We had a big Wasteland meeting last night, in which the producers unveiled the seven outlines for the seven shows we’ll be putting up in November/December.  The seven organizing principals have held up well, and will indeed be the 7 shows we produce.

A hell of a lot of time was spent parsing through two months’ worth of material, then organizing it by theme, then scraping and molding it to feel cohesive.  We still have a lot of work to do, but the show outlines look very exciting.  I think we’ve managed to write about 6.5 hours, and the remainder will come together by the end of August.  We’ve got films, experimental videos, stage sketches, fake video games, musical numbers, audience-interactive bits, and jokes to produce, rehearse, and polish.  There’s not nearly enough room in our schedules to do it all, but luckily the producers have the power to bend space-time.  All my other projects take a back-seat until Christmas.

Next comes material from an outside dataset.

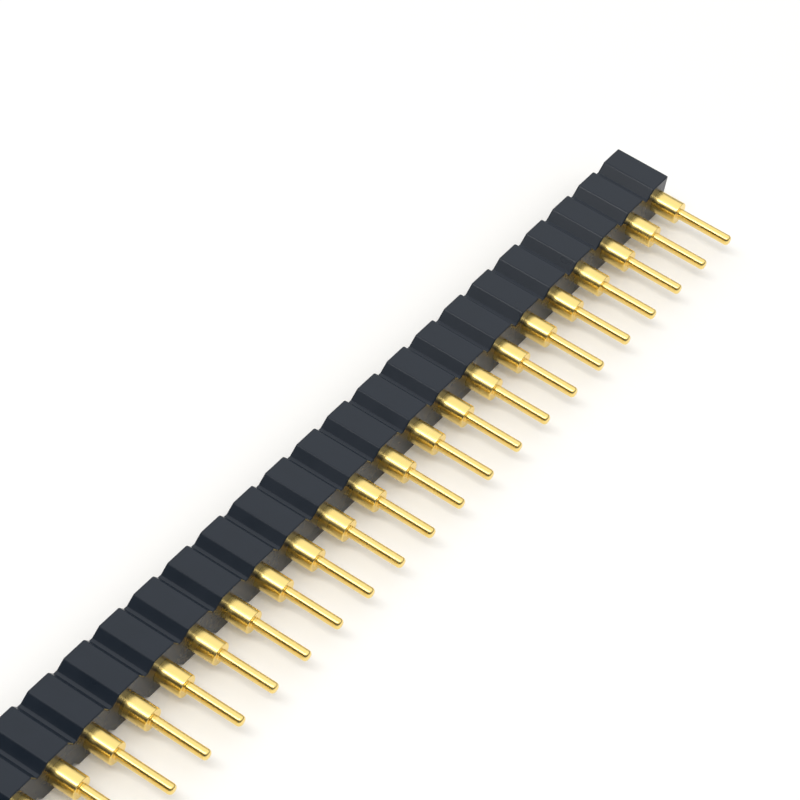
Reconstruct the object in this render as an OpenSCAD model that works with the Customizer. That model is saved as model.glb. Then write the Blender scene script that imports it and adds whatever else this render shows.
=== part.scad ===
// Socket strip: one row of turned contacts pressed into a notched, moulded bar.
//
// X runs along the row, Z is up and the solder tails point to -Y. The strip lies on one long
// side, and its origin is under the middle of the part, on the surface it lies on.
// Lengths along a contact are measured as depths from the bar's mating face, towards the tails.

/* [Row] */
// Number of contacts
positions = 40; // [1:1:50]
// Distance between neighbouring contacts
pitch = 2.54; // [2.3:0.01:4]

/* [Bar] */
// Thickness across the row
bar_t = 2.54; // [2.2:0.01:4]
// Height along the contacts
bar_h = 3.15; // [2:0.05:4]
// Wall between the last contact's ring and the end face
end_wall = 0.10; // [0.05:0.01:0.6]
// Width of a notch at the bar's face
notch_w = 1.10; // [0.6:0.01:1.3]
// Width of a notch at its floor
notch_floor_w = 0.20; // [0.05:0.01:0.5]
// Depth of a notch
notch_d = 0.46; // [0.1:0.01:0.55]
// Broken edge along each raised face
edge_break = 0.06; // [0.02:0.01:0.12]
// Radial room round a barrel in its hole
hole_gap = 0.01; // [0.005:0.005:0.015]
// Chamfer at the mouth of each hole
hole_chamfer = 0.05; // [0.02:0.01:0.08]

/* [Contacts] */
// Diameter of the barrel
barrel_d = 1.20; // [1:0.01:1.5]
// Length of the barrel, from its rim to its shoulder
barrel_len = 4.50; // [4.1:0.05:6]
// Wall of the barrel round its bore
barrel_wall = 0.15; // [0.15:0.01:0.18]
// Broken edge on the barrel's rim and shoulder
barrel_break = 0.05; // [0.02:0.01:0.06]
// Width of the lead-in chamfer on the bore
lead_in = 0.07; // [0.02:0.01:0.08]
// Diameter of the solder tail
tail_d = 0.56; // [0.4:0.01:0.7]
// Length of the solder tail
tail_len = 3.10; // [1:0.05:10]
// Rounding of the tail's tip
tip_round = 0.17; // [0.05:0.01:0.19]
// Depth of the barrel's rim below the mating face
rim_depth = 0.10; // [0:0.01:0.2]
// Height of the retaining ring above the barrel
ring_proud = 0.04; // [0.02:0.01:0.06]
// Length of the retaining ring
ring_len = 0.45; // [0.2:0.01:0.6]
// Depth at which the retaining ring starts
ring_depth = 1.10; // [0.4:0.05:1.2]

/* [Clips] */
// Fingers on a clip
fingers = 4; // [3:1:6]
// Sheet thickness
clip_wall = 0.07; // [0.04:0.01:0.1]
// Depth of the clip's top below the barrel's rim
clip_inset = 0.15; // [0.1:0.01:0.3]
// Length of the closed collar
collar_len = 1.60; // [1:0.05:1.7]
// Length of the fingers
finger_len = 1.00; // [0.6:0.05:1.1]
// Room in the bore past the finger tips
tip_room = 0.55; // [0.1:0.05:0.6]
// Diameter left between the finger tips
grip_d = 0.42; // [0.3:0.01:0.44]
// Gap between neighbouring fingers
finger_gap = 0.12; // [0.05:0.01:0.16]
// Gap at the collar's rolled seam
seam_gap = 0.04; // [0.02:0.01:0.08]

/* [Hidden] */
$fn = 48;
past = 0.1; // how far a cut runs past the face it opens
tip_steps = 5;
clips_per_node = 10;

half_t = bar_t / 2;
shoulder = rim_depth + barrel_len;
overall = shoulder + tail_len;
mating_y = overall / 2;
barrel_r = barrel_d / 2;
hole_r = barrel_r + hole_gap;
ring_r = barrel_r + ring_proud;
ring_end = ring_depth + ring_len;
end_len = ring_r + end_wall;
tail_r = tail_d / 2;
bore_r = barrel_r - barrel_wall;
grip_r = grip_d / 2;
clip_top = rim_depth + clip_inset;
collar_end = clip_top + collar_len;
clip_end = collar_end + finger_len;
bore_end = clip_end + tip_room;
drill_point = bore_end + bore_r / 2;
groups = ceil(positions / clips_per_node);

function two_digits(n) = n < 10 ? str("0", n) : str(n);
function pin_node(i) = str("pin_", two_digits(i + 1));
function group_first(g) = g * clips_per_node;
function group_last(g) = min(positions, group_first(g) + clips_per_node) - 1;
function clips_node(g) =
    str("clips_", two_digits(group_first(g) + 1), "_to_", two_digits(group_last(g) + 1));
function contact_x(i) = (i - (positions - 1) / 2) * pitch;

// The edge of a raised face, as points [x from the contact's axis, height above the middle plane].
pad_half = (pitch - notch_w) / 2;
slope = [(notch_w - notch_floor_w) / 2, -notch_d];
notch_side = [
    [pad_half - edge_break, half_t],
    [pad_half, half_t] + slope * edge_break / norm(slope),
    [pad_half, half_t] + slope
];
end_side = [[end_len - edge_break, half_t], [end_len, half_t - edge_break]];

function reversed(points) = [for (k = [len(points) - 1 : -1 : 0]) points[k]];
function right_side(i) =
    [for (p = i == positions - 1 ? end_side : notch_side) [contact_x(i) + p.x, p.y]];
function left_side(i) =
    reversed([for (p = i == 0 ? end_side : notch_side) [contact_x(i) - p.x, p.y]]);
long_face = [for (i = [0 : positions - 1]) each concat(left_side(i), right_side(i))];
bar_outline = concat(long_face, reversed([for (p = long_face) [p.x, -p.y]]));

// Places a shape drawn along a contact: its origin is on the mating face and its Z is the depth.
module at_contact(i) {
    translate([contact_x(i), mating_y, half_t]) rotate([90, 0, 0]) children();
}

module contact_hole() {
    rotate_extrude() polygon([
        [0, -past],
        [hole_r + hole_chamfer + past, -past],
        [hole_r, hole_chamfer],
        [hole_r, ring_depth],
        [ring_r, ring_depth],
        [ring_r, ring_end],
        [hole_r, ring_end],
        [hole_r, bar_h + past],
        [0, bar_h + past]
    ]);
}

module housing() {
    color("#2b2f34") difference() {
        translate([0, mating_y, half_t]) rotate([90, 0, 0])
            linear_extrude(bar_h) polygon(bar_outline);
        for (i = [0 : positions - 1]) at_contact(i) contact_hole();
    }
}

// A turned contact: barrel with its retaining ring and blind bore, and the solder tail.
module pin() {
    tip = [for (k = [0 : tip_steps]) let (a = 90 * k / tip_steps)
        [tail_r - tip_round * (1 - cos(a)), overall - tip_round * (1 - sin(a))]];
    color("#e0b24a") rotate_extrude() polygon(concat(
        [
            [0, drill_point],
            [bore_r, bore_end],
            [bore_r, rim_depth + lead_in],
            [bore_r + lead_in, rim_depth],
            [barrel_r - barrel_break, rim_depth],
            [barrel_r, rim_depth + barrel_break],
            [barrel_r, ring_depth],
            [ring_r, ring_depth],
            [ring_r, ring_end],
            [barrel_r, ring_end],
            [barrel_r, shoulder - barrel_break],
            [barrel_r - barrel_break, shoulder],
            [tail_r, shoulder]
        ],
        tip,
        [[0, overall]]
    ));
}

// A spring clip: a collar, rolled with an open seam, and fingers that close in on the mating pin.
module clip() {
    color("#d8a33c") difference() {
        rotate_extrude() polygon([
            [bore_r - clip_wall, clip_top],
            [bore_r, clip_top],
            [bore_r, collar_end],
            [grip_r + clip_wall, clip_end],
            [grip_r, clip_end],
            [bore_r - clip_wall, collar_end]
        ]);
        for (k = [0 : fingers - 1]) rotate(90 + 360 * k / fingers)
            translate([0, -finger_gap / 2, collar_end]) cube([barrel_r, finger_gap, finger_len + past]);
        translate([-seam_gap / 2, 0, clip_top - past]) cube([seam_gap, barrel_r, collar_len + 2 * past]);
    }
}

housing();
for (i = [0 : positions - 1])
    at_contact(i) pin();
for (g = [0 : groups - 1])
    for (i = [group_first(g) : group_last(g)]) at_contact(i) clip();
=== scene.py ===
import math

import bpy
from mathutils import Matrix, Vector


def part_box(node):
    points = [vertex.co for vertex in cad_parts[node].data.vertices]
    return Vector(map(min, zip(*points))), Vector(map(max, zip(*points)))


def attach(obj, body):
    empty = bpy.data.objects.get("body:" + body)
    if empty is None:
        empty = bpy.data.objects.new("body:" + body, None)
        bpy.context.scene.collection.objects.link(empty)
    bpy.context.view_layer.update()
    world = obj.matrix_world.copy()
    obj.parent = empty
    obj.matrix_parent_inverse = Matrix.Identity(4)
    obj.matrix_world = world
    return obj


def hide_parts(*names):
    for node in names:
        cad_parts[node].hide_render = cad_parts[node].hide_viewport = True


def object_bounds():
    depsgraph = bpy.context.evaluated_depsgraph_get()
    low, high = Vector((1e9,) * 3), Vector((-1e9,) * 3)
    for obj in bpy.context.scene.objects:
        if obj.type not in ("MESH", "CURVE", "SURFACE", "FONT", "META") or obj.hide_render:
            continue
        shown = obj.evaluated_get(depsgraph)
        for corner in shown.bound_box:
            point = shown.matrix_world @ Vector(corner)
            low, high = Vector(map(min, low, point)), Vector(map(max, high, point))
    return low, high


# Socket strip: a notched, moulded bar with a row of turned, gold-plated contacts.
#
# Everything is in metres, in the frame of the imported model. The geometry trees work in
# millimetres and scale their result at the end.

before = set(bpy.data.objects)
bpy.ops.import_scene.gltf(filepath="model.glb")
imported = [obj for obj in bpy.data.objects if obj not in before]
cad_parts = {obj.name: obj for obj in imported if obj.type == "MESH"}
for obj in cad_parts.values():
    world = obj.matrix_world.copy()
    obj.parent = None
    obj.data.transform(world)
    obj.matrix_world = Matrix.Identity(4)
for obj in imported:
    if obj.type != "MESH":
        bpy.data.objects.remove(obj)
cad_lo, cad_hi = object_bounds()

MM = 0.001

# ---------------------------------------------------------------- sizes, in millimetres

pin_nodes = sorted(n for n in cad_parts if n.startswith("pin_"))
clip_nodes = sorted(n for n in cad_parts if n.startswith("clips_"))
bar_lo, bar_hi = (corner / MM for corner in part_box("housing"))
first_lo, first_hi = (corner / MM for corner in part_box(pin_nodes[0]))
last_lo, last_hi = (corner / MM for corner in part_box(pin_nodes[-1]))

POSITIONS = len(pin_nodes)
FIRST_X = (first_lo.x + first_hi.x) / 2
MATING_Y = bar_hi.y
RING_DEPTH, RING_LENGTH = 1.10, 0.45
BORE_DIAMETER = 0.90

# Depths are measured along a contact, from the bar's mating face towards the solder tails.
ROW = {
    "Positions": POSITIONS,
    "Pitch": ((last_lo.x + last_hi.x) / 2 - FIRST_X) / (POSITIONS - 1),
    "First Contact": FIRST_X,
    "Mating Face": MATING_Y,
    "Middle Height": (bar_lo.z + bar_hi.z) / 2,
}
BAR = ROW | {
    "Thickness": bar_hi.z - bar_lo.z,
    "Height": bar_hi.y - bar_lo.y,
    "End Length": FIRST_X - bar_lo.x,
    "Notch Width": 1.10,
    "Notch Floor Width": 0.20,
    "Notch Depth": 0.46,
    "Hole Diameter": 1.22,
    "Hole Chamfer": 0.05,
    "Groove Diameter": 1.28,
    "Groove Depth": RING_DEPTH,
    "Groove Length": RING_LENGTH,
}
CONTACT = ROW | {
    "Rim Depth": MATING_Y - first_hi.y,
    "Tail End": MATING_Y - first_lo.y,
    "Barrel Diameter": 1.20,
    "Barrel Length": 4.50,
    "Ring Diameter": first_hi.x - first_lo.x,
    "Ring Depth": RING_DEPTH,
    "Ring Length": RING_LENGTH,
    "Bore Diameter": BORE_DIAMETER,
    "Bore Depth": 3.40,
    "Lead-in": 0.07,
    "Tail Diameter": 0.56,
    "Edge Rounding": 0.05,
    "Tip Rounding": 0.17,
}
CLIP = ROW | {
    "Outer Diameter": BORE_DIAMETER,
    "Sheet Thickness": 0.07,
    "Top Depth": 0.25,
    "Collar Length": 1.60,
    "Finger Length": 1.00,
    "Grip Diameter": 0.42,
    "Fingers": 4,
    "Finger Gap": 0.12,
    "Seam Gap": 0.04,
}
BAR_EDGE_ROUNDING = 0.07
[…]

My personal challenge in the next two weeks is to rewrite a series of sketches for the War/Aggression show, tentatively titled “My Thing Is Bigger.“  I’d written a fun running bit about a unicorn terrorist attack and the media’s exploitation of the event, which would periodically interrupt T.S. Eliot’s late-night program.  (We’ve begun referring to these running motifs as superstructures, to differentiate them from the 3-act structure we’ve built around Eliot’s show-within-a-show.)  After discussing this episode with Tucker and Haas, we decided we were missing an opportunity to actually discuss issues surrounding the Iraq War, the fictitious “War on Terror,“ and the trouble we Americans have dissecting the conflict.  The unicorn runner, fanciful as it is, is going to be reworked to be a little heavier, a little more palpably linked to the global events of the last six years.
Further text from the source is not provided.